## What you are asked to do
Which lines hold the word "Write"? Show each of them.

## Dataset
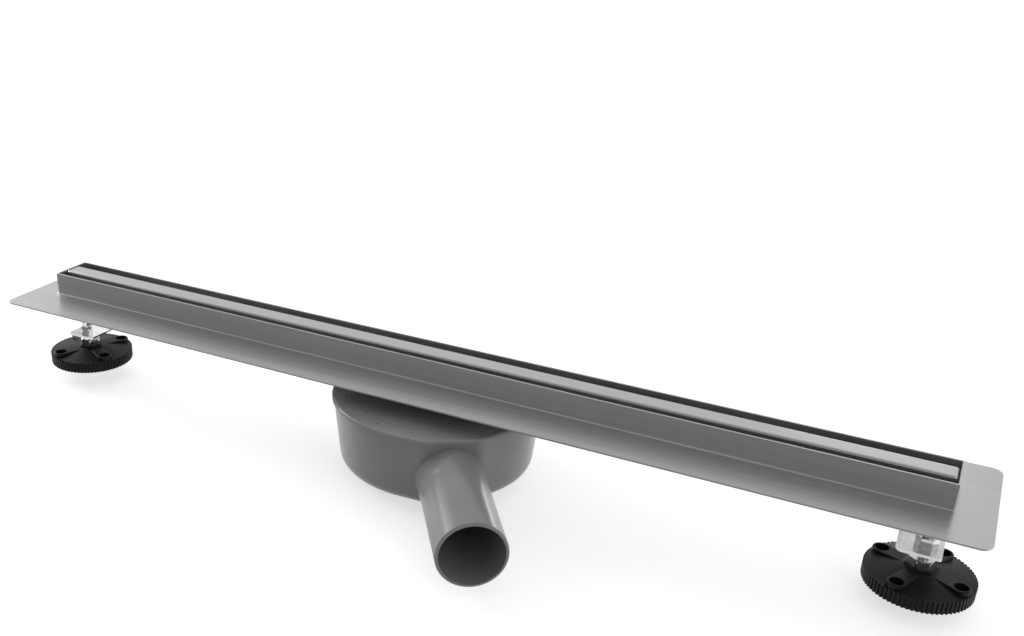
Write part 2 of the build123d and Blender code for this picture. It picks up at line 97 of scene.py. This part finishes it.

--

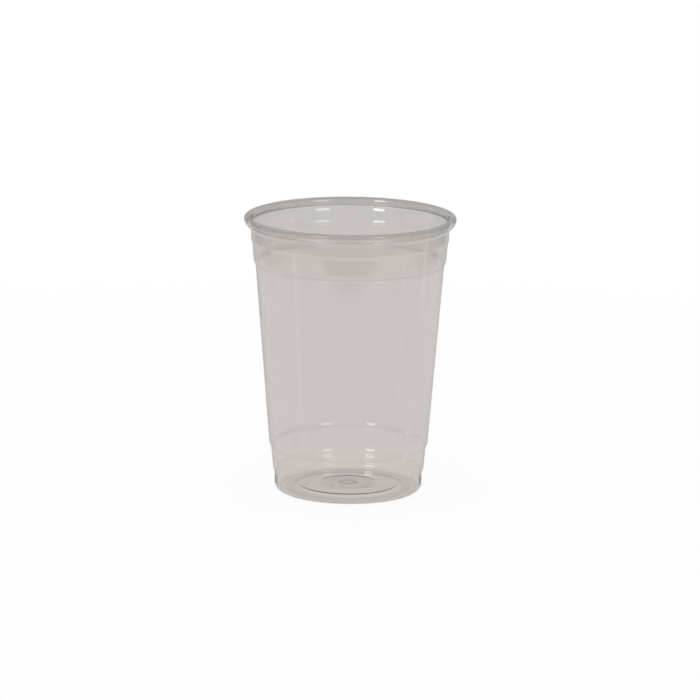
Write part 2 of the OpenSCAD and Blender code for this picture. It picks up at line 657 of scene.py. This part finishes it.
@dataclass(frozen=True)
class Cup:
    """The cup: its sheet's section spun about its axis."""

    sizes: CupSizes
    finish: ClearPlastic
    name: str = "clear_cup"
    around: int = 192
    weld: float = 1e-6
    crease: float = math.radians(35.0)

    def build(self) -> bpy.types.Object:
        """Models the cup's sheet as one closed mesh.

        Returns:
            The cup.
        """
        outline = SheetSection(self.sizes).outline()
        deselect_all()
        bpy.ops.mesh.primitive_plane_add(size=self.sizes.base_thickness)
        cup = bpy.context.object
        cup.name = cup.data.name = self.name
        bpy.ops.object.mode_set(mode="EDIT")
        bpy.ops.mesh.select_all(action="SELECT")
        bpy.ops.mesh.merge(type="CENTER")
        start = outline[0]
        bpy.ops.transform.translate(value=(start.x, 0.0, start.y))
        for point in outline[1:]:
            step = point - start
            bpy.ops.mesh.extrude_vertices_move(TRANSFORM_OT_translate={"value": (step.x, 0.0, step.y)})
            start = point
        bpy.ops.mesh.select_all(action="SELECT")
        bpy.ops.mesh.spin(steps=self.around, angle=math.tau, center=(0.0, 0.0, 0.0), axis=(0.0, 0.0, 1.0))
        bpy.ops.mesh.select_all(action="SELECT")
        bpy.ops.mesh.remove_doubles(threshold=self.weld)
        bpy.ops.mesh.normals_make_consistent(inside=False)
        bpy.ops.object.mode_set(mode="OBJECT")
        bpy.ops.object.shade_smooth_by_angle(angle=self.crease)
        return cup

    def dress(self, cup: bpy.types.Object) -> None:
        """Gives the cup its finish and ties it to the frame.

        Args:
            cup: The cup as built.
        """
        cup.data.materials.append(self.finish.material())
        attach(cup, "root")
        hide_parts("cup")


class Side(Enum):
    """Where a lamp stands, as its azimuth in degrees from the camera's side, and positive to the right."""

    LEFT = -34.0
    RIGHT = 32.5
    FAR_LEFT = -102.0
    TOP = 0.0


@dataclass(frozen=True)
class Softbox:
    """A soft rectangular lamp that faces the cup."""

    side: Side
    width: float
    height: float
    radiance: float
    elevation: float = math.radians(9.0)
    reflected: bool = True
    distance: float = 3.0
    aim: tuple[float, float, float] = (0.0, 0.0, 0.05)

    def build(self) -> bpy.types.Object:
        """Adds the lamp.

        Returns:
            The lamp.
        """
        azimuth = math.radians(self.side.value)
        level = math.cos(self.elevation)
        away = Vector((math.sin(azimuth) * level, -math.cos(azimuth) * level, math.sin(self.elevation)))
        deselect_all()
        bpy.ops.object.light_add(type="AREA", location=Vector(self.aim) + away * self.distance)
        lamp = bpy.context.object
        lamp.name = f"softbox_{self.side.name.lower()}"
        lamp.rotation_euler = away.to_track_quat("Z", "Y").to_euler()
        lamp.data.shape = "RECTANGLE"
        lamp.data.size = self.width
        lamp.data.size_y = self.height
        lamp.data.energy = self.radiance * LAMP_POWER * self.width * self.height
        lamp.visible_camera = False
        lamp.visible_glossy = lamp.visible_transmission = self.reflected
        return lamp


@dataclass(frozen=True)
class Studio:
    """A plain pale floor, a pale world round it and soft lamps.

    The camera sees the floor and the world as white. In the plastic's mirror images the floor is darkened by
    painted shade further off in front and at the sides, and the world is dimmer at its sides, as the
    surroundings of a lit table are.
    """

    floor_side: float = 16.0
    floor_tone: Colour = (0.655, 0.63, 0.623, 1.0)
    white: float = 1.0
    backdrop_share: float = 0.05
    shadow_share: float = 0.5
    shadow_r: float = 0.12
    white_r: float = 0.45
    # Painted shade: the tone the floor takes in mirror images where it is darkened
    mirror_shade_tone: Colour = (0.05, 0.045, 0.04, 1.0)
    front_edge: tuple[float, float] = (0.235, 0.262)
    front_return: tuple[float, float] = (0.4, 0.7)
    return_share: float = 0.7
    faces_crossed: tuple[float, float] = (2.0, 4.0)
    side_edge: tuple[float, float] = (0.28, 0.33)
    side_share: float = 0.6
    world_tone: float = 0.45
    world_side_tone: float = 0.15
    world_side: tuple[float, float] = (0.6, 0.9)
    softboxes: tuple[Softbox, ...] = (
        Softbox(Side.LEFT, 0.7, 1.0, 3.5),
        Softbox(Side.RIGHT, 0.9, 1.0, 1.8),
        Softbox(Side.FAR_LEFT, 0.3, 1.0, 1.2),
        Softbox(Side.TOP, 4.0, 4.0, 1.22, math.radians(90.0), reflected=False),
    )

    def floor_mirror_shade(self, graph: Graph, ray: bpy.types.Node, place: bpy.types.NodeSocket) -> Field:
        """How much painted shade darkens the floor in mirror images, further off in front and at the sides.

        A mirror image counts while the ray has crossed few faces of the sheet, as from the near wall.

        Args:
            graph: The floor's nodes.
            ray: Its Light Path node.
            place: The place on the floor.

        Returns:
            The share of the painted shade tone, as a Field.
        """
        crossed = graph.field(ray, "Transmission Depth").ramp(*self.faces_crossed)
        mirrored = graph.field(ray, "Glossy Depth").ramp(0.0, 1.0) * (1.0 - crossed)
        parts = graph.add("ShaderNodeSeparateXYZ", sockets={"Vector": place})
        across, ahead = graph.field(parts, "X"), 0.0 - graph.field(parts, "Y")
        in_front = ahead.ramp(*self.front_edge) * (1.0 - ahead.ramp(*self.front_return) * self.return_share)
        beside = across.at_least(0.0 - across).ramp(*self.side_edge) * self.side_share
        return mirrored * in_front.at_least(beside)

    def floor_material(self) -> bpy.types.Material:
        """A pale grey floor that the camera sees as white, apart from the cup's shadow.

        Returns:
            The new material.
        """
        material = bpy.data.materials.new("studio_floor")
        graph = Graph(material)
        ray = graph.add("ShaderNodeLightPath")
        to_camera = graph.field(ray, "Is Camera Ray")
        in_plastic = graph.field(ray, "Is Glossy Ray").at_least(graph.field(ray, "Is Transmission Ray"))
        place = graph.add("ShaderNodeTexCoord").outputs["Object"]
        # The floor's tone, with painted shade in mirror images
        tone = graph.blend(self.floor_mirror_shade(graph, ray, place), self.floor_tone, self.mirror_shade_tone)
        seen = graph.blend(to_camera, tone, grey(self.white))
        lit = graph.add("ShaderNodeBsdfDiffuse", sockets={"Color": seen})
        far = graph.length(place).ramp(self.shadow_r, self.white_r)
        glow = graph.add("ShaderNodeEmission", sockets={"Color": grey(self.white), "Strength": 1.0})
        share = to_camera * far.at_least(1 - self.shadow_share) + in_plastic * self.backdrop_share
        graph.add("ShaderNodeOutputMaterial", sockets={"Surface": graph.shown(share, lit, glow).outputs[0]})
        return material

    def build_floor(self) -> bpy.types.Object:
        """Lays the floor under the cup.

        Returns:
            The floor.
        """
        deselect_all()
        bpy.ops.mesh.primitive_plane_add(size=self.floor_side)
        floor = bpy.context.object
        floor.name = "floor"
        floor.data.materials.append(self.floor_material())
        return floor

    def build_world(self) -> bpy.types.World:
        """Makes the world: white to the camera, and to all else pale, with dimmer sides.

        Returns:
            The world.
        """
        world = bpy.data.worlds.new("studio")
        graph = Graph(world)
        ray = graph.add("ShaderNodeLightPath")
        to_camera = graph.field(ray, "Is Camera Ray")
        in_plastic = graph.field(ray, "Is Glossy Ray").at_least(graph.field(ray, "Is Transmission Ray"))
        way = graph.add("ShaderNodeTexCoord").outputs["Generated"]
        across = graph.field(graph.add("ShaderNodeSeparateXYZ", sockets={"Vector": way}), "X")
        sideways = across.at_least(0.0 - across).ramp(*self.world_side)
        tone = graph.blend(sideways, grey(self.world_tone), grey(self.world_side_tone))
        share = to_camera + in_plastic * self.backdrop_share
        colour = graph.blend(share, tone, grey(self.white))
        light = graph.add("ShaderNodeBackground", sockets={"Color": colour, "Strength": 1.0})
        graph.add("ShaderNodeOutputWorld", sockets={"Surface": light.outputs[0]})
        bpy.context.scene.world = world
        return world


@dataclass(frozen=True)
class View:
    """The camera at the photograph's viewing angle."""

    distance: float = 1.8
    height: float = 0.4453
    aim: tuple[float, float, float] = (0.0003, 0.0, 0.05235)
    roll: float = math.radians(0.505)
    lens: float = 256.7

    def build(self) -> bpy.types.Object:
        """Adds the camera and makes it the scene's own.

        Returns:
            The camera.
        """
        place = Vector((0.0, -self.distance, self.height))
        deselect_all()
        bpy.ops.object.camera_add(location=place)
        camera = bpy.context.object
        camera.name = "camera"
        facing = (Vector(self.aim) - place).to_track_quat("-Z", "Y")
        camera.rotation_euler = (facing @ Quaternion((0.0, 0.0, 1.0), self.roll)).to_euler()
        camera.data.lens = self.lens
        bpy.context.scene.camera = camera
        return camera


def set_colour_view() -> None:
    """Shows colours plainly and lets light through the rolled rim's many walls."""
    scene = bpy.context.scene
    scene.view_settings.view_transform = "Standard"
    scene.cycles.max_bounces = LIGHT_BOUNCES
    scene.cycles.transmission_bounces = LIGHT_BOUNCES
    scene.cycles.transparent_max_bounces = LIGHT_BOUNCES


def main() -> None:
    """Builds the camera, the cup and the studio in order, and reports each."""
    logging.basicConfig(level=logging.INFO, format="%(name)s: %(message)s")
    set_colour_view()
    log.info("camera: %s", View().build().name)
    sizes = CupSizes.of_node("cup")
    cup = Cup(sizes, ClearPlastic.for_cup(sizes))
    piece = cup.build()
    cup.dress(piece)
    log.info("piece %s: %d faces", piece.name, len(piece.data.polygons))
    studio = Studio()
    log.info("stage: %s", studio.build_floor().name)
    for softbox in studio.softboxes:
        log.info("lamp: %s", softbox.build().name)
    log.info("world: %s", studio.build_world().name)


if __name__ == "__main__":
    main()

## Solution to this exercise
Write part 2 of the build123d and Blender code for this picture. It picks up at line 97 of scene.py. This part finishes it.
Write part 2 of the OpenSCAD and Blender code for this picture. It picks up at line 657 of scene.py. This part finishes it.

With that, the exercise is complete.